Em Portugal, juntei todo o dinheiro que tinha, comprei um espaço num município brasileiro e dei formação a educadores que, voluntariamente, se disponibilizaram para ali viver por um tempo.
“Zé, como faço acordos de convivência com as crianças?
Alguns acordos eles já entenderam como não correr em casa, a vez para falar, não gritar, mas agora preciso fazer acordos quando estão brincando ou jogando bola. E sobre bater. Fiz alguns acordos com eles e nenhum deles reclama. E ainda assim me amam tanto!”
A dedicação de uma voluntária penetrava o tecido social. Um projeto e uma associação tomavam forma.
“Zé, fiz amizade com uma rede de pais, são uns 10 pais. Estou fazendo um grupo no WhatsApp.
Pensei em fazer uma festa junina para as crianças, cada um traz um prato, a decoração eu tenho tudo. E podemos fazer algumas atividades nas férias com as crianças. E claro aproveitamos a oportunidade para falar sobre nossa comunidade, nossos planos.
Se todos acharem boa ideia. Você chegando organizamos tudo.”
A intenção era a de fazer da propriedade que adquiri um espaço público, criar condições de vida digna, ajudar a melhorar as condições de vida de uma comunidade constituída por famílias vivendo abaixo do limiar da miséria. Era gente nordestina e pobre, mas amorosa, esperançosa de melhores dias. Entusiásticas mensagens me chegavam:
“Ontem, recebemos um convite para um chá de bebê da vizinha. Faremos mais amigos aqui. Fiquei tão feliz com o convite. Aos poucos estamos mais felizes aqui. E conhecendo cada vez mais pessoas.

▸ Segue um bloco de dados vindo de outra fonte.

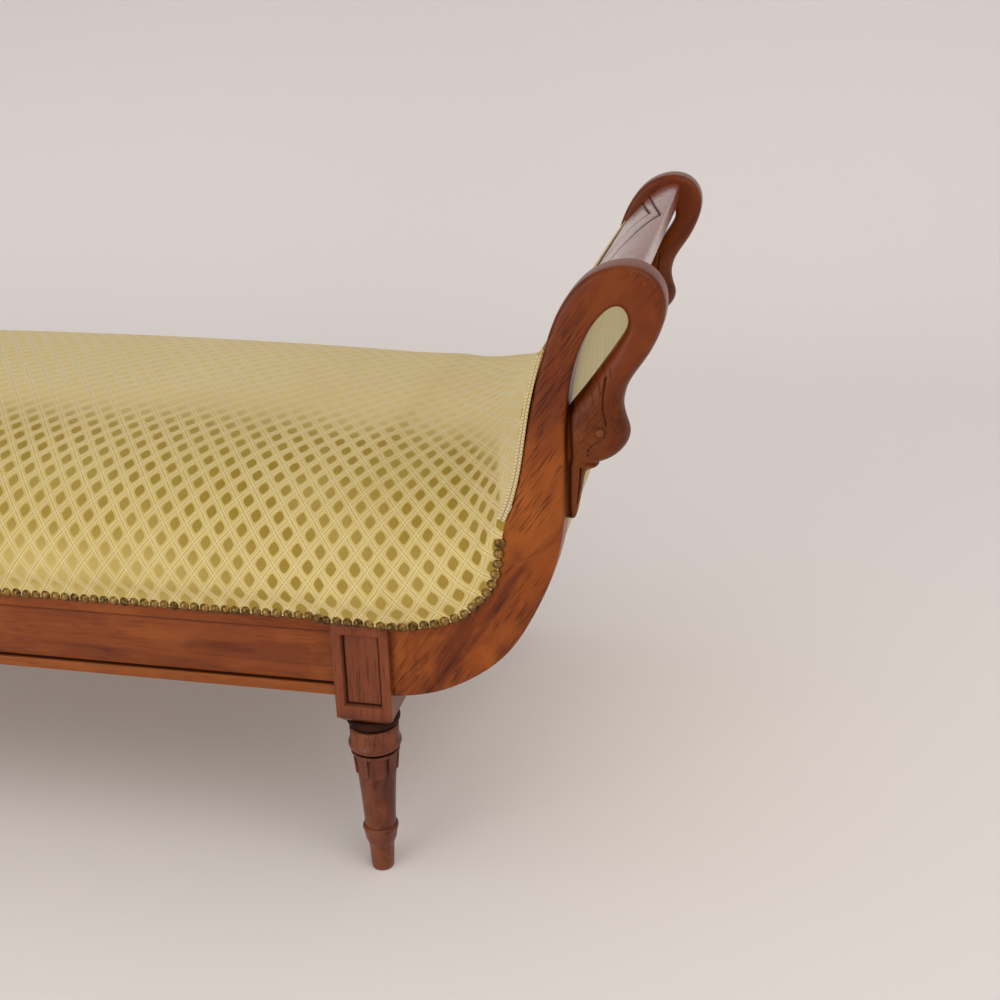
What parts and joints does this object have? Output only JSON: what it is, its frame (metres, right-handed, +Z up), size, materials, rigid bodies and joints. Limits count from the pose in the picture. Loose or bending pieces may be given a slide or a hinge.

Este lugar vai ser uma referência para toda a comunidade e para o mundo.
Mas, a maioria das crianças estava por alfabetizar e passava fome.
“Hoje meu coração ficou partido. Só veio C. N. está doente,
Precisamos levá-los ao cinema. Nunca foram ao cinema Zé. Também quero levá-los ao teatro.
A nossa criança em corpo de adulto, tem o sonho de arrumar os dentes.
N. quer construir um carro. Ele começou, juntou o dinheiro do trabalho no ferro velho. Mas roubaram o carrinho dele.
Teremos tantos projetos com eles.
Eles são incríveis Zé. Se me vêem fazer qualquer coisa, todos ajudam. Ajudam a lavar a louça, a recolher as roupas. Ajudaram juntar a grama.
Ah, eles têm um tio com atraso mental, que agora também está vindo pra cá. Ele deve ter uns 40 anos, mas quando perguntei sobre a idade dele disse que tem 16. Uma pureza sem fim. Não sabe ler, não sabe os números. Quero muito ensinar. Ele brinca muito com as crianças.
Ontem eles saíram muito alegres com as doações de roupa.
O E. e P. não participaram da foto. Este pequenino menor é N. A mãe mandou-me mensagem. Disse que não sabe mais o que fazer. Que ele não faz lições na escola, que não respeita a professora. Comecei a fazer as lições com ele.
Pessoas muito boas estão chegando, Zé Conhecemos um moço que é primo das crianças. O nome dele é D.. Ele veio do nordeste e não tem onde ficar. E pensei que ele poderia ficar na casa rosa. E nos ajudar a cuidar do terreno. Ele disse que sabe fazer horta. Que já fez um pouquinho de tudo. E é uma pessoa boa, Zé.
Ontem conversando com o D., ele compartilhou que tem dois filhos no nordeste. Um deles tem síndrome de Down. Ele quer trazer os filhos para viver aqui.
Não consigo pensar em tantos acasos Zé. Apenas na sorte que temos.
Cada dia amo mais nossa comunidade.”
Era essa a comunidade que estava em risco de ser destruída.